The official count of APS members for 2012 has been tabulated and the Society has reached a new record enrollment of 50,055 members. This surpassed last year’s record of 48,263 by 1,792 new members, an increase of about 3.7 percent. This is also the first time the membership has passed the 50,000 milestone.
Membership increased in nearly all areas that APS tracked. Categories that showed the biggest growth are student and junior memberships. In addition, the number of regular members grew for the first time in a decade. The number of members from outside of the United States also continued to show steady growth.
“I’m really excited that all the membership categories are growing. It shows the organization is doing a great job reaching out to its members,” said Trish Lettieri, APS’s Director of Membership.
Student and junior membership both grew about 10 percent over last year, accelerating a trend that started in 2006. Lettieri credits this increase in part to a refocused emphasis on promoting APS benefits to physicists at all stages of their careers as well as to retention efforts by APS staff. The increase in regular members partially stems from that trend, as existing junior members stayed on and became full members.

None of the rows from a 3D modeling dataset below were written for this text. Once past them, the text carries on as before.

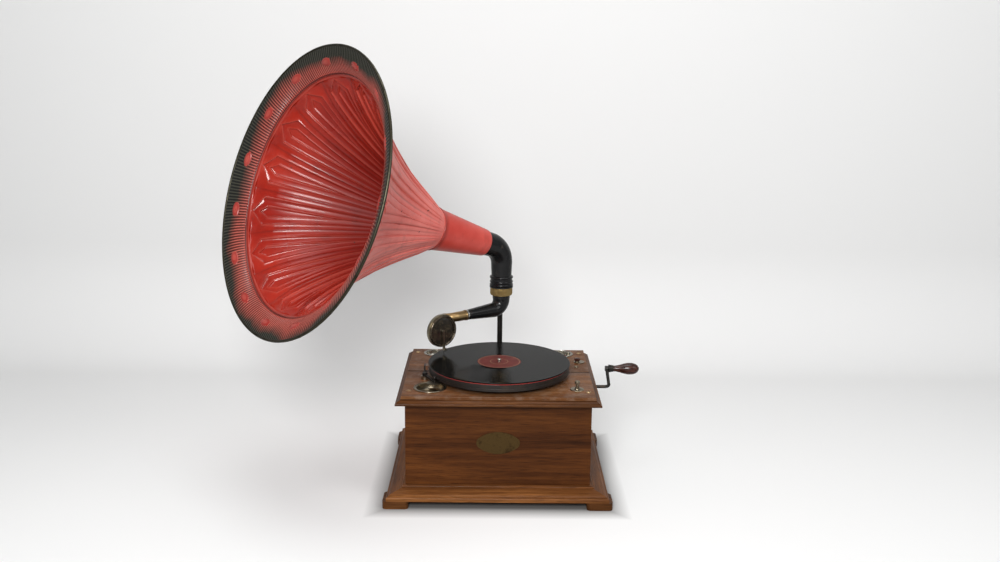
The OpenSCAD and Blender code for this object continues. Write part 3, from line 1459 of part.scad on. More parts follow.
// Outer band, a spun ring that curls outwards to the rolled rim, with an oval boss over each petal
module boss() {
  arc = (boss_len * boss_len + boss_wid * boss_wid) / (4 * boss_wid);
  dome = 60;
  intersection() {
    translate([arc - boss_wid / 2, 0, -band_t / 2]) cylinder(r = arc, h = 4);
    translate([boss_wid / 2 - arc, 0, -band_t / 2]) cylinder(r = arc, h = 4);
    translate([0, 0, 1.7 - dome]) sphere(r = dome, $fn = 200);
  }
}

module horn_band() {
  color([0.36, 0.16, 0.13]) lowered()
    on_horn() {
      rotate_extrude() difference() {
        union() {
          intersection() {
            translate([band_cr, band_cs]) circle(band_round, $fn = 180);
            translate([seam_r, seam_s]) square([band_r - seam_r, band_rise + 20]);
          }
          translate([seam_r - sheet_t, seam_s]) square([sheet_t + 1.6, 1.4]);
        }
        translate([band_cr, band_cs]) circle(band_round - band_t, $fn = 180);
        translate([band_r, band_s]) circle(rim_r);
      }
      for (i = [0:petals - 1])
        rotate([0, 0, petal_turn + i * petal_pitch]) translate([boss_r, 0, boss_s])
          rotate([0, boss_tilt, 0]) boss();
    }
}

module horn_rim() {
  color([0.52, 0.44, 0.26]) lowered()
    on_horn() rotate_extrude() translate([band_r, band_s]) circle(rim_r);
}

feet();
bottom_board();
plinth();
front_panel();
rear_panel();
left_panel();
right_panel();
lid_frame();
deck_front();
deck_rear();
deck_screws();
cup_front();
cup_rear_left();
cup_rear_right();
badge();
bracket();
bracket_screws();
crank_bush();
speed_dial();
switch_plate();
brake_plate();
motor_plate();
motor_base();
motor_pillars();
platter();
felt_mat();
record();
record_label();
spindle();
spindle_wheel();
second_arbor();
spring_barrel();
mainspring();
winding_arbor();
governor_shaft();
governor_balls();
governor_disc();
crank();
crank_pinion();
crank_ferrule();
crank_grip();
speed_knob();
speed_lever();
switch_knob();
brake_lever();
brake_shoe();
bearing_ring();
tonearm();
tonearm_collar();
gooseneck();
soundbox_case();
soundbox_ring();
diaphragm();
needle_arm();
needle();
horn_elbow();
horn_neck();
horn_bell();
horn_band();
horn_rim();
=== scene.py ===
import math

import bmesh
import bpy
from mathutils import Matrix, Vector


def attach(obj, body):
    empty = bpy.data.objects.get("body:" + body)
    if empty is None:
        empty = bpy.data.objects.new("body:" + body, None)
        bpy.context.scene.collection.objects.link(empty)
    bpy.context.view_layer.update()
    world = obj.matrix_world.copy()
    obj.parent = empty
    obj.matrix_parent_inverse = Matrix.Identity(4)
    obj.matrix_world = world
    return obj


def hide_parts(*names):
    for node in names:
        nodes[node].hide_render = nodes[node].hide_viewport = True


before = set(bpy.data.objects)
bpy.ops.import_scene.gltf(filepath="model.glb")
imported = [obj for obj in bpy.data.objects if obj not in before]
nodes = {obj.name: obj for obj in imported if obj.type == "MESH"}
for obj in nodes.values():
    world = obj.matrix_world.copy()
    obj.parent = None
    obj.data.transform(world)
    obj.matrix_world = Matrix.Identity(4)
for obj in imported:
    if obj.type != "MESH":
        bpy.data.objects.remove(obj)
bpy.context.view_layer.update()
mm = 0.001
footHeight = 13  # the frame's zero is the underside of the bottom board
pivotHeight = 389.5  # of the horn's axis above the floor, at the bend of its elbow
print("frame loaded:", len(nodes), "nodes")


# the photograph's own view: lens and place in mm, angles in radians
view = {"lens": 38.4804, "at": (-7.93, -1828.2, 755.7), "pitch": 0.222, "yaw": 0.0049, "roll": -0.0104}


def makeCamera():
    data = bpy.data.cameras.new("photoCamera")
    data.lens = view["lens"]
    data.sensor_width = 36
    data.sensor_fit = "HORIZONTAL"
    data.clip_start = 0.05
    data.clip_end = 30
    cam = bpy.data.objects.new("photoCamera", data)
    bpy.context.scene.collection.objects.link(cam)
    turn = Matrix.Rotation(-view["yaw"], 3, "Z")
    ahead = turn @ Vector((0, math.cos(view["pitch"]), -math.sin(view["pitch"])))
    side = turn @ Vector((1, 0, 0))
    over = turn @ Vector((0, math.sin(view["pitch"]), math.cos(view["pitch"])))
    cosRoll, sinRoll = math.cos(view["roll"]), math.sin(view["roll"])
    right = side * cosRoll - over * sinRoll
    up = side * sinRoll + over * cosRoll
    place = Matrix((right, up, -ahead)).transposed().to_4x4()
    place.translation = Vector(view["at"]) * mm
    cam.matrix_world = place
    bpy.context.scene.camera = cam


makeCamera()
print("camera placed")


# small helpers for nodes
def newShader(name):
    mat = bpy.data.materials.new(name)
    mat.use_nodes = True
    tree = mat.node_tree
    tree.nodes.clear()
    out = tree.nodes.new("ShaderNodeOutputMaterial")
    bsdf = tree.nodes.new("ShaderNodeBsdfPrincipled")
    tree.links.new(bsdf.outputs[0], out.inputs[0])
    return mat, tree, bsdf


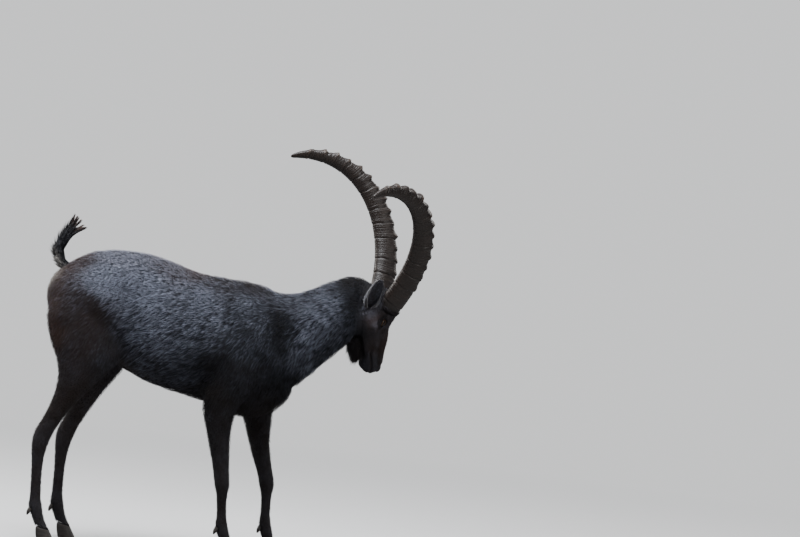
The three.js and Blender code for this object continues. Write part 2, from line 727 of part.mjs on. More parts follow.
const head = headSolid();
const headGrown = joined([
  solidOf(skullForm(GAP)),
  ...[-1, 1].map((side) => browPad(side, GAP)),
  ...[-1, 1].map((side) => {
    const [x, y, z] = EAR_PAD;
    return solidOf(ball(x, y * side, z, ...EAR_PAD_SIZE.map((size) => size + GAP), 12, 7));
  }),
]);
const besideNeck = joined([
  headGrown,
  ...[-1, 1].map((side) => solidOf(hornForm(side, GAP))),
  ...[-1, 1].map((side) => earLeaf(side, -GAP, 0, 0)),
]);
const roomForHead = besideNeck.transform(headPlace.toArray());
addMesh("neck", largest(keep(body, neckNormal, NECK_CUT_TOP).subtract(roomForHead)), COAT);

const tail = largest(tailSolid().subtract(trunkGrown));
addMesh("tail", tail, TAIL_BLACK);

const headGroup = new THREE.Group();
headGroup.applyMatrix4(headPlace);
model.add(headGroup);
addMesh("head", head, COAT_HEAD, 0.85, headGroup);
const besideBeard = joined([headGrown, neckGrown.transform(headPlace.clone().invert().toArray())]);
addMesh("beard", largest(beardSolid().subtract(besideBeard)), COAT_DARK, 0.9, headGroup);
for (const side of [-1, 1]) {
  const place = side > 0 ? "left" : "right";
  const [x, y, z] = EYE_CENTRE;
  const eye = solidOf(ball(x, y * side, z, EYE_RADIUS, EYE_RADIUS, EYE_RADIUS, 12, 8));
  addMesh("eye_" + place, eye, EYE_AMBER, 0.1, headGroup);
  addMesh("horn_" + place, largest(solidOf(hornForm(side)).subtract(headGrown)), HORN_BROWN, 0.55, headGroup);
  const ear = earSolid(side).subtract(headGrown).subtract(solidOf(hornForm(side, GAP)));
  addMesh("ear_" + place, largest(ear), COAT_EAR, 0.85, headGroup);
}

// The origin is on the floor, under the middle of the model's box.
const box = new THREE.Box3().setFromObject(model, true);
const middle = box.getCenter(vec(0, 0, 0));
model.position.set(-middle.x, -middle.y, -box.min.z);

const part = new THREE.Group();
part.add(model);

export default part;
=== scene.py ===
"""A life-size alpine ibex, dressed over its solids: skin, coat, horns, ears, eyes, hooves and stage."""

import math
from contextlib import contextmanager

import bmesh
import bpy
import numpy as np
from mathutils import Matrix, Vector
from mathutils.bvhtree import BVHTree
from mathutils.kdtree import KDTree


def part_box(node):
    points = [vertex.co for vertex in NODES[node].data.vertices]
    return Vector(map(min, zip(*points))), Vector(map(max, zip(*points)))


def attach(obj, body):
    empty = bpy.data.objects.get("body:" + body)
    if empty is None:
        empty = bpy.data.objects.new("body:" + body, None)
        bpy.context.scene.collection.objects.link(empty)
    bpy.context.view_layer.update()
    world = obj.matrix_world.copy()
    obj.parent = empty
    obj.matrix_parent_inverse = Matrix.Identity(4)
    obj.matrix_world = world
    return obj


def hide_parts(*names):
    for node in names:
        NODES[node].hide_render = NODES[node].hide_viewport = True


bl_info = {
    "name": "Alpine Ibex",
    "version": (1, 0, 0),
    "blender": (4, 5, 0),
    "location": "View3D > Sidebar > Ibex",
    "description": "Builds the skin, coat, horns, ears, eyes and hooves of a life-size alpine ibex",
    "category": "Object",
}

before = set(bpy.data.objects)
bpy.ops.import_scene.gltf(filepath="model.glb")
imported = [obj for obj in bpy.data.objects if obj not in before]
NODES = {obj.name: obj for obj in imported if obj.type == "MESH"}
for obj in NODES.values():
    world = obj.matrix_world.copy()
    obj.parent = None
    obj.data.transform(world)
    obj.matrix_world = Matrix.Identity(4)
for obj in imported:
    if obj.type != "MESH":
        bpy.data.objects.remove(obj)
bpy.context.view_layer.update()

MM = 0.001
LEGS = ("fore_left", "fore_right", "hind_left", "hind_right")
SIDES = {"left": 1, "right": -1}

# The head's place in the body, as in its solids: millimetres from the body's own origin, degrees
HEAD_AT = np.array((355.7, 30.0, 811.2))
HEAD_PITCH, HEAD_YAW, HEAD_ROLL = 88.0, 26.7, 8.2

# Eyes: the left globe in the head's frame, how far the slit dips to the nose, half the lids' opening
EYE_CENTRE = np.array((-3.0, 46.0, -7.0))
EYE_RADIUS = 16.0
GAZE = np.array((0.22, 1.0, 0.12))
SLIT_TURN = 12.0
IRIS_ANGLE = 44.0
OPENING = (13.4, 8.6)

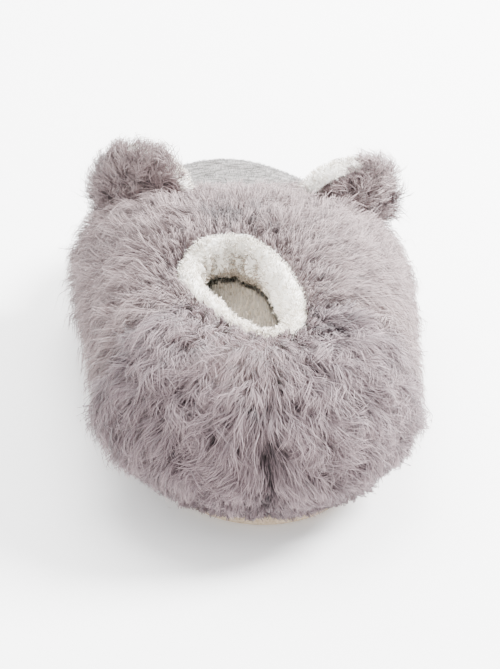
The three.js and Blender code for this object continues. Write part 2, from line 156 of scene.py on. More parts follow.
# A ring's point moved outwards, seen from above
def grown(ring, at, step, grow):
    ahead = unit(ring(at + step) - ring(at - step))
    out = np.stack([ahead[..., 1], -ahead[..., 0]], -1)
    return ring(at) + out * np.asarray(grow)[..., None]


def grownOutline(turn, grow):
    return grown(outline, turn, probe["outline"], grow)


def springAt(y):
    start = last["springStart"]
    share = np.clip((y / last["soleLength"] - start) / (1 - start), 0, 1.2)
    return last["toeSpring"] * share * share


def featherHeight(y):
    return last["soleThickness"] + last["seat"] + springAt(y)


def crownHeight(y):
    at = np.clip(y / last["soleLength"], 0, 1)
    heights = sum(smoothColumn(n, at) * last[n + "Height"] for n in ("heel", "instep", "toe"))
    return heights + springAt(y)


def towardsEnd(turn, side, heel, toe, power):
    facing = np.cos(2 * math.pi * turn)
    end = np.where(facing > 0, heel, toe)
    return side + (end - side) * np.abs(facing) ** power


def swell(turn):
    return towardsEnd(turn, last["sideSwell"], last["heelSwell"], last["toeSwell"], 2)


def squareness(turn):
    ends = (last["sideSquareness"], last["heelSquareness"], last["toeSquareness"])
    return towardsEnd(turn, *ends, last["endReach"])


hub = np.array([collar["offset"], last["hubShare"] * last["soleLength"]])


# A point of the wall: rise goes from 0 at the sole to 1 at the hub, and grow is outwards
def skin(turn, rise, grow=0.0):
    turn, rise, grow = np.broadcast_arrays(turn, rise, grow)
    angle = math.pi / 2 * rise ** last["ringCrowding"]
    power = 2 / squareness(turn)
    spread = np.clip(np.cos(angle), 0, None) ** power
    height = np.sin(angle) ** power
    rim = grownOutline(turn, swell(turn) + grow)
    foot = grownOutline(turn, grow - last["featherInset"])
    tuck = (np.clip(1 - height / last["tuckHeight"], 0, None) ** 2)[..., None]
    plan = hub + (rim + (foot - rim) * tuck - hub) * spread[..., None]
    base = featherHeight(plan[..., 1])
    z = base + (crownHeight(plan[..., 1]) + grow - base) * height
    return np.concatenate([plan, z[..., None]], -1)


def skinFrame(turn, rise):
    around = skin(turn + probe["around"], rise) - skin(turn - probe["around"], rise)
    above = np.minimum(rise + probe["up"], 1)
    below = np.maximum(rise - probe["up"], 0)
    up = skin(turn, above) - skin(turn, below)
    normal = unit(np.cross(around, up))
    down = unit(-up)
    return normal, down, unit(np.cross(normal, down))


def collarOval(angle):
    cosine, sine = np.cos(angle), np.sin(angle)
    power = 2 / collar["squareness"]
    bent = [np.sign(v) * np.abs(v) ** power for v in (cosine, sine)]
    x = bent[0] * (1 + collar["taper"] * sine) * collar["width"] / 2
    y = bent[1] * collar["length"] / 2
    c, s = math.cos(collar["turn"]), math.sin(collar["turn"])
    middleY = collar["back"] + collar["length"] / 2
    return np.stack([x * c - y * s + collar["offset"], x * s + y * c + middleY], -1)


def fromHub(points):
    away = points[..., :2] - hub
    return np.arctan2(away[..., 1], away[..., 0]), np.linalg.norm(away, axis=-1)


collarAngles, collarReach = fromHub(collarOval(np.linspace(0, 2 * math.pi, 361)))
collarAngles = np.unwrap(collarAngles)


# How far a point is outside the collar, seen from above
def pastCollar(points):
    angle, away = fromHub(points)
    return away - np.interp(angle, collarAngles[:-1], collarReach[:-1], period=2 * math.pi)


bearingTurns = np.linspace(0, 1, 720, endpoint=False)
bearingAngles, bearingReach = fromHub(grownOutline(bearingTurns, swell(bearingTurns)))


# The wall's height over a point seen from above
def heightOver(point):
    angle, away = fromHub(point)
    reach = np.interp(angle, bearingAngles, bearingReach, period=2 * math.pi)
    power = np.interp(angle, bearingAngles, squareness(bearingTurns), period=2 * math.pi)
    spread = np.clip(away / reach, 0, 1)
    base = featherHeight(point[..., 1])
    return base + (crownHeight(point[..., 1]) - base) * (1 - spread**power) ** (1 / power)


# How far a point is in front of the slanting seam between the fur and the toe
def aheadOfSeam(points):
    drop = crownHeight(np.array(panel["start"])) - points[..., 2]
    return points[..., 1] - panel["start"] - drop * math.tan(panel["slant"])


# The origin is the middle of the slipper's box, so the last is shifted to meet the sole
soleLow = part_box("outsole")[0]
innerX = outline(np.linspace(0, 1, 400))[:, 0].min()
shift = np.array([soleLow.x / millimetre - innerX, soleLow.y / millimetre, 0.0])


# Smooth noise between -1 and 1, with lumps of the given size
def softNoise(points, size, seed):
    table = np.random.default_rng(seed).uniform(-1, 1, (32, 32, 32))
    scaled = points / size
    cell = np.floor(scaled).astype(int)
    part = scaled - cell
    part = part * part * (3 - 2 * part)
    total = np.zeros(points.shape[:-1])
    for corner in np.ndindex(2, 2, 2):
        weight = np.prod(np.where(corner, part, 1 - part), axis=-1)
        index = (cell + corner) % 32
        total += weight * table[index[..., 0], index[..., 1], index[..., 2]]
    return total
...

“APS has done a better job promoting our career activities and we’ve added business cards as a benefit for junior members at our meetings,” Lettieri said. “It’s starting to pay off in growth of both junior membership and the regular members.”
The number of international members showed healthy growth as well. All together 10,989 members live abroad, up 640 from last year or about 6 percent. In total, international members make up about 22 percent of APS membership. Amy Flatten, APS Director of International Affairs, credited the increase to more efforts to reach out to physicists internationally.
“We’ve been trying to expand our international engagement, and through our International Friends network, we’ve provided activity grants to encourage APS activities in the local communities of our APS members,” Flatten said. She noted that the Society has also recently added more international members to its Council and has been developing more programs and other ways to serve international members.
Other demographics of the membership held constant or showed very slight growth. Senior members also posted an increase of just less than 1 percent, while lifetime members all posted increases of 1.6 percent over last year.
These membership counts are held every year to assess the health of the Society. The membership numbers are important also in enhancing the Society’s grass-roots lobbying efforts when advocating for improvements in science policy and increased research funding.